Why P2P trading remains relevant
P2P crypto trading changes the structure of the transaction. Instead of relying only on an exchange order book, buyers and sellers interact directly and agree on trade terms. Those terms can include the asset, price, payment method, trade size, limits, and settlement window.
This is especially important in crypto-to-fiat markets. Moving between digital assets and local currency is not only about price. It is also about the payment rail. Some users rely on bank transfers. Others prefer instant local payment systems, mobile payment apps, or region-specific methods that may not be supported by every exchange.
A P2P crypto marketplace can make these options more flexible because individual buyers and sellers can define the payment methods they are willing to use. That flexibility is one reason P2P markets often remain relevant even when centralized exchanges are widely available.

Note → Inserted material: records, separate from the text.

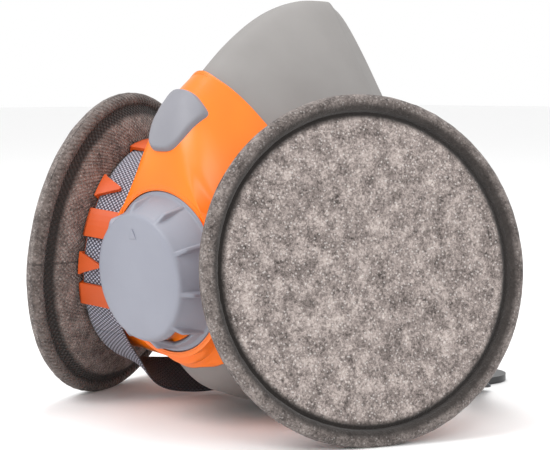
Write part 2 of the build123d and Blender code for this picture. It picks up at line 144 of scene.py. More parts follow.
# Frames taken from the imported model
@dataclass(frozen=True)
class AxisFrame:
    """Local frame on an axis, in millimetres of the mask's own frame: x and y across it, z along it."""

    origin: Array
    x: Array
    y: Array
    z: Array

    def point(self, across: Array | float, up: Array | float, depth: Array | float) -> Array:
        """Points at local coordinates, one row each."""
        across, up, depth = np.broadcast_arrays(across, up, depth)
        return self.origin + across[..., None] * self.x + up[..., None] * self.y + depth[..., None] * self.z

    def polar(self, angle: Array, radius: Array | float, depth: Array | float) -> Array:
        """Points at an angle in radians, a radius and a depth."""
        return self.point(radius * np.cos(angle), radius * np.sin(angle), depth)


def joint_place(name: str) -> tuple[Array, Array]:
    """Place in metres and unit axis of the record's joint of that name."""
    row = next(row for row in frame["joints"] if row["name"] == name)
    return np.array(row["pos_m"], float), unit(np.array(row["axis"], float))


RIGHT_PLACE, RIGHT_AXIS = joint_place("filter_right_turn")
LEFT_PLACE, LEFT_AXIS = joint_place("filter_left_turn")
VALVE_PLACE, VALVE_AXIS = joint_place("exhalation_cover_turn")
ORIGIN = (RIGHT_PLACE + LEFT_PLACE) / 2
FLOOR_Z = -ORIGIN[2] / MM


def axis_frame(place: Array, inward: Array, toward: Array, up: Array) -> AxisFrame:
    """Frame on an axis: z runs inward, x is nearest to toward and y is nearest to up."""
    x = unit(toward - inward * (toward @ inward))
    y = np.cross(inward, x)
    return AxisFrame((place - ORIGIN) / MM, x, y if y @ up > 0 else -y, inward)


FORWARD = np.array([0.0, -1.0, 0.0])
UP = np.array([0.0, 0.0, 1.0])
PODS = {
    Side.RIGHT: axis_frame(RIGHT_PLACE, -RIGHT_AXIS, FORWARD, UP),
    Side.LEFT: axis_frame(LEFT_PLACE, -LEFT_AXIS, FORWARD, UP),
}
VALVE = axis_frame(VALVE_PLACE, -VALVE_AXIS, np.array([1.0, 0.0, 0.0]), UP)


# Meshes
def grid_faces(rows: int, columns: int, wrap_rows: bool = False, wrap_columns: bool = False) -> Array:
    """Quads of a grid of points that is stored row by row, closed on itself where asked."""
    row = np.arange(rows if wrap_rows else rows - 1)
    column = np.arange(columns if wrap_columns else columns - 1)
    i, j = np.meshgrid(row, column, indexing="ij")
    k, m = (i + 1) % rows, (j + 1) % columns
    return np.stack([i * columns + j, i * columns + m, k * columns + m, k * columns + j], axis=-1).reshape(-1, 4)


def capped_tube(rows: int, half: int) -> Array:
    """Quads of a closed tube of loops, each out along half points and back along as many, with both ends capped."""
    columns = 2 * half
    faces = [grid_faces(rows, columns, wrap_columns=True)]
    for start in (0, (rows - 1) * columns):
        low = start + np.arange(half - 1)
        high = start + columns - 1 - np.arange(half - 1)
        quad = np.stack([low, low + 1, high - 1, high], axis=1)
        faces.append(quad if start else quad[:, ::-1])
    return np.concatenate(faces)


def signed_volume(points: Array, faces: Array) -> float:
    """Six times the volume between the quads and the middle of the points; negative when they face inward."""
    centred = points - points.mean(axis=0)
    a, b, c, d = (centred[faces[:, n]] for n in range(4))
    return float((np.cross(a, b) * c).sum() + (np.cross(a, c) * d).sum())


def put_mesh(name: str, points: Array, faces: Array, uv: Array | None = None, smooth: bool = True) -> Piece:
    """Make an object from points in mask millimetres, with its faces turned outward.

    Args:
        name: Name of the piece.
        points: Vertices, one row each.
        faces: Quads as vertex numbers.
        uv: Pattern coordinates of each vertex, in millimetres.
        smooth: Whether faces are shaded smooth.

    Returns:
        The new object, at the origin, with its place in its mesh.
    """
    points = np.asarray(points, float).reshape(-1, 3)
    faces = np.asarray(faces)
    if signed_volume(points, faces) < 0:
        faces = faces[:, ::-1]
    mesh = bpy.data.meshes.new(name)
    mesh.from_pydata((points * MM + ORIGIN).tolist(), [], faces.tolist())
    if uv is not None:
        layer = mesh.uv_layers.new(name="weave")
        corner = np.zeros(len(mesh.loops), int)
        mesh.loops.foreach_get("vertex_index", corner)
        layer.data.foreach_set("uv", np.asarray(uv, float).reshape(-1, 2)[corner].ravel())
    mesh.polygons.foreach_set("use_smooth", np.full(len(mesh.polygons), smooth))
    mesh.validate()
    mesh.update()
    piece = bpy.data.objects.new(name, mesh)
    bpy.context.scene.collection.objects.link(piece)
    return piece


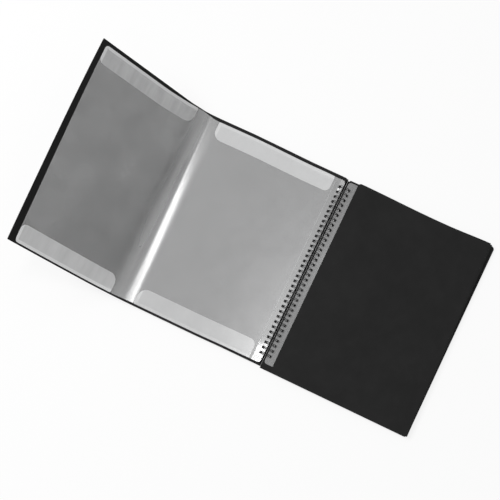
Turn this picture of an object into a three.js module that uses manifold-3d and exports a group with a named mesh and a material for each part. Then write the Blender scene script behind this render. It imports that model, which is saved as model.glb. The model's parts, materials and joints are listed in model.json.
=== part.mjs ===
import * as THREE from "three";
import { mergeVertices } from "three/addons/utils/BufferGeometryUtils.js";
import Module from "manifold-3d";

const wasm = await Module();
wasm.setup();

// Millimetres. X runs across the opened folder, Y along the binding, Z up. The right side is +X.

// Wire binding
const holePitch = 25.4 / 3;
const holeSize = 4;
const holeEndMargin = 12;
const wireDiameter = 1;
const loopRadius = 8;
const loopTurns = 344;
const fingerWidth = 2.2;
const loopSteps = 9;
const turnSteps = 3;
const wireSides = 5;
const wireGapNeeded = 0.4;

// Sheets
const coverThickness = 1;
const backingThickness = 0.5;
const filmThickness = 0.25;
const stripThickness = 0.25;
const coverBottom = 1.8;
const layerGap = 0.15;
const facingGap = 0.3;
const leafGap = 0.3;

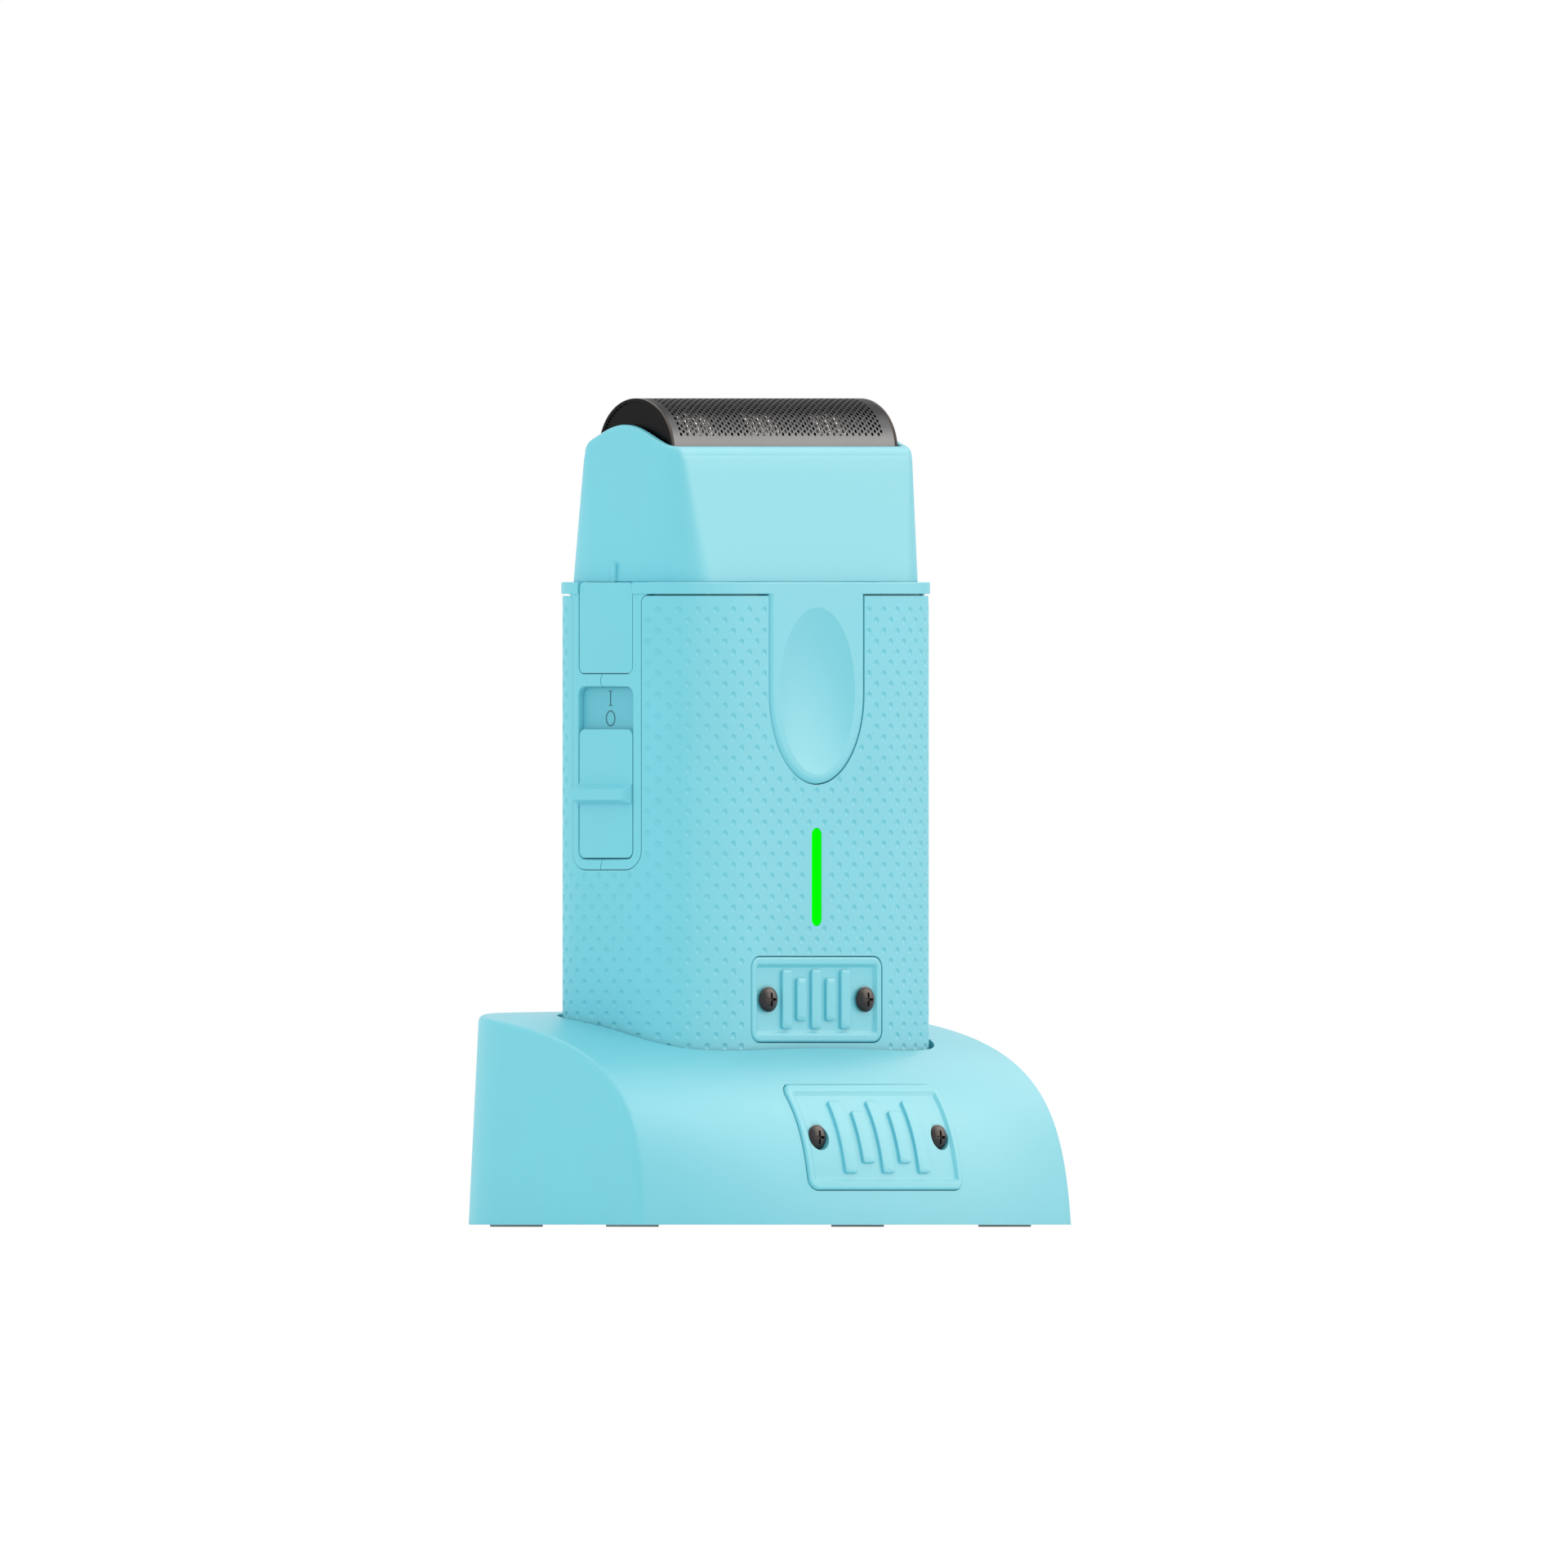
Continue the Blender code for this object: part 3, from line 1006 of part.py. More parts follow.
def main():
    clear_scene()
    materials = make_materials()
    axis = bpy.data.objects.new("shaver_axis", None)
    axis.location = (0, SHAVER_Y, 0)
    bpy.data.collections[COLLECTION].objects.link(axis)
    bpy.context.view_layer.update()

    shell = build_dock_shell(axis, materials)
    build_base_plate(shell, axis, materials)
    build_dock_badge(materials)
    build_dock_electrics(axis, materials)
    build_housings(axis, materials)
    build_sleeve(axis, materials)
    build_bottom_cap(axis, materials)
    build_body_badge(axis, materials)
    build_light(axis, materials)
    build_switch(axis, materials)
    for side, word in ((-1, "left"), (1, "right")):
        build_release_button(side, word, axis, materials)
    build_power_pack(axis, materials)
    build_motor(axis, materials)
    foil_axis = bpy.data.objects.new("foil_axis", None)
    foil_axis.location = (0, FOIL_SHIFT_Y, 0)
    foil_axis.parent = axis
    bpy.data.collections[COLLECTION].objects.link(foil_axis)
    build_head_frame(axis, foil_axis, materials)
    build_cassette(foil_axis, materials)
    build_cutter(axis, foil_axis, materials)


main()
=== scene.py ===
"""Foil shaver in its charging dock: the visual pieces and materials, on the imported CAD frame.

A piece stands for the CAD node whose name it carries, and rides on that node's body. Shapes are
drawn in millimetres from the shaver's upright axis, +Z up and the front facing -Y, and each
mesh goes to the frame's metres when its piece is made.
"""

import json
from collections import Counter
from math import ceil, copysign, cos, dist, floor, hypot, pi, radians, sin, sqrt, tan

import bmesh
import bpy
import numpy as np
from mathutils import Matrix, Vector
from mathutils.geometry import delaunay_2d_cdt


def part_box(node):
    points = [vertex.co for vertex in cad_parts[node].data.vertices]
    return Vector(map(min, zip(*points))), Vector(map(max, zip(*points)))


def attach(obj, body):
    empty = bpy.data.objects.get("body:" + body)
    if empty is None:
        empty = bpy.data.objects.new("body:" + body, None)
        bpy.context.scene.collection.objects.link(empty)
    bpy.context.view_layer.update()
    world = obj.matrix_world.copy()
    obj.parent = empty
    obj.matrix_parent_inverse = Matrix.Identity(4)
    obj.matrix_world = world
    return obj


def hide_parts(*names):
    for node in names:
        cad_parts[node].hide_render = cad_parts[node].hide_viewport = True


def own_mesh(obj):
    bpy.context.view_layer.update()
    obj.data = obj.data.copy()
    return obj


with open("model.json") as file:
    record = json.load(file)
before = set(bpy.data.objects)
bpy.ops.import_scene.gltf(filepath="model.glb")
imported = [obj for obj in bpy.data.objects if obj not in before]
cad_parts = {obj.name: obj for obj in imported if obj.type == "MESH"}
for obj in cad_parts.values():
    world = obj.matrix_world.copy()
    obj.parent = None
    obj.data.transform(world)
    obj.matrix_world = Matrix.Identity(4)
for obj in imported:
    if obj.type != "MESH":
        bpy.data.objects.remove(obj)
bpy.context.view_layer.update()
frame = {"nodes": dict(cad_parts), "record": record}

RECORD = frame["record"]
BODY_OF = {node: body for body, nodes in RECORD["behaviour"]["bodies"].items() for node in nodes}
SLOT_OF = {part["node"]: part["material_slot"] for part in RECORD["subparts"]}


def cad_box(node):
    """A CAD node's box in millimetres from the shaver's axis."""
    low, high = (np.array(corner) * 1000 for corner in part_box(node))
    low[1] -= AXIS_Y
    high[1] -= AXIS_Y
    return low, high


def cad_middle(node):
    """The middle of that box."""
    return sum(cad_box(node)) / 2


def cad_face(node, grow=0.0, axes=(0, 2)):
    """That box's (low, high) along two axes, widened by grow."""
    low, high = cad_box(node)
    return [(low[k] - grow, high[k] + grow) for k in axes]


SHAFT_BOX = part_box("motor_shaft")
AXIS_Y = (SHAFT_BOX[0][1] + SHAFT_BOX[1][1]) / 2 * 1000

# Dock
DOCK_BOTTOM = cad_box("dock_shell")[0][2]
DOCK_HALF, DOCK_BACK, _ = cad_box("dock_shell")[1]
DOCK_FRONT_RADIUS = 150.0
DOCK_BACK_CORNER = 13.0
DOCK_SIDE_DRAFT = tan(radians(2.6))
DOCK_BACK_DRAFT = tan(radians(1.5))
DOCK_PROFILE = [(-24.8, 0.35), (-23.8, 22.5), (-16.7, 31.6), (22.9, 34.1)]
DOCK_WALL = 2.8
DOCK_BADGE_Z = (5.9, 22.6)
POCKET_FLOOR = 9.2
POCKET_CLEARANCE = 0.85
POCKET_WALL = 2.0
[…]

Stablecoins add another layer. Many traders use USDT or USDC as settlement assets, not only as trading instruments. They may want to sell stablecoins for local currency, buy stablecoins using fiat, or move value across markets before converting again. P2P trading can support that behavior by connecting stablecoin liquidity with local payment demand.
The role of non-custodial design
Non-custodial design changes the trust model. Instead of asking users to keep funds inside a platform account for broad custody, the platform’s role shifts toward coordinating the transaction flow.
That distinction matters. When a platform holds customer assets, users depend on its solvency, security practices, withdrawal systems, internal controls, and compliance operations. A non-custodial model can reduce some of that reliance by limiting the platform’s role as the direct custodian of funds.
In P2P trading, this usually needs to be paired with structured transaction logic. Buyers and sellers still need a clear process for locking crypto, confirming fiat payment, releasing funds, and handling disputes when something goes wrong.
That is why non-custodial P2P crypto trading is becoming more relevant for traders who want direct crypto-to-fiat access without depending entirely on a custodial exchange account.
The point is not that non-custodial systems are automatically safer. They are not. The point is that custody risk is distributed differently. Traders still need to evaluate the marketplace, the counterparty, the payment method, and the rules around settlement.
Why escrow still matters
P2P markets depend on trust between counterparties, but trust cannot be based only on goodwill. A buyer wants confidence that the crypto will be released after payment. A seller wants confidence that fiat payment is real and correctly confirmed.
This is where crypto escrow becomes part of the market structure. Escrow-style logic can help define when crypto is locked, how payment confirmation works, when funds are released, and what happens if one side disputes the trade.
For crypto-native traders, the value of escrow is not only protection. It is process clarity. A well-defined escrow flow reduces ambiguity between parties who may not know each other and may be using different payment rails.
Still, escrow is not a complete solution. Payment reversals, false confirmations, poor documentation, and counterparty behavior can still create risk. The quality of the marketplace rules, dispute process, and user reputation system matters.
What traders should evaluate before using P2P markets
P2P trading requires more attention than clicking market buy on a centralized exchange. Traders should review the counterparty’s reputation, completed trade history, response behavior, pricing, limits, payment method, and written terms before starting a transaction.
Payment methods deserve particular attention. Different rails have different confirmation times, fees, reversal risk, transfer limits, and local restrictions. A payment method that works well for one trade size or jurisdiction may not be suitable for another.
Verification standards also matter. Requirements around KYC in crypto trading may vary depending on the platform, transaction size, payment method, and jurisdiction. P2P trading should not be treated as a way to bypass compliance. Responsible platforms still need rules for verification, fraud prevention, suspicious activity, and dispute handling.
Traders should also understand the escrow process before opening a trade. They should know when crypto is locked, what triggers release, what evidence may be needed in a dispute, and what actions can cause a trade to fail.
P2P as part of broader market infrastructure
The growth of P2P trading should not be read as a rejection of centralized exchanges. The market is moving toward a more diverse infrastructure stack. Centralized exchanges, DeFi protocols, wallets, OTC desks, payment providers, and P2P marketplaces all serve different functions.
For traders, the important question is not which model wins. It is which model fits a specific transaction.
Centralized exchanges may remain the best choice for deep liquidity and fast order execution. P2P marketplaces may be more useful for local payment flexibility, direct fiat settlement, stablecoin access, and users who want less dependence on custodial accounts.
Non-custodial P2P crypto trading sits inside that wider shift. It gives traders another route to buy, sell, and settle crypto while keeping custody and counterparty risk in clearer focus.
This article is for informational purposes only and should not be considered financial advice.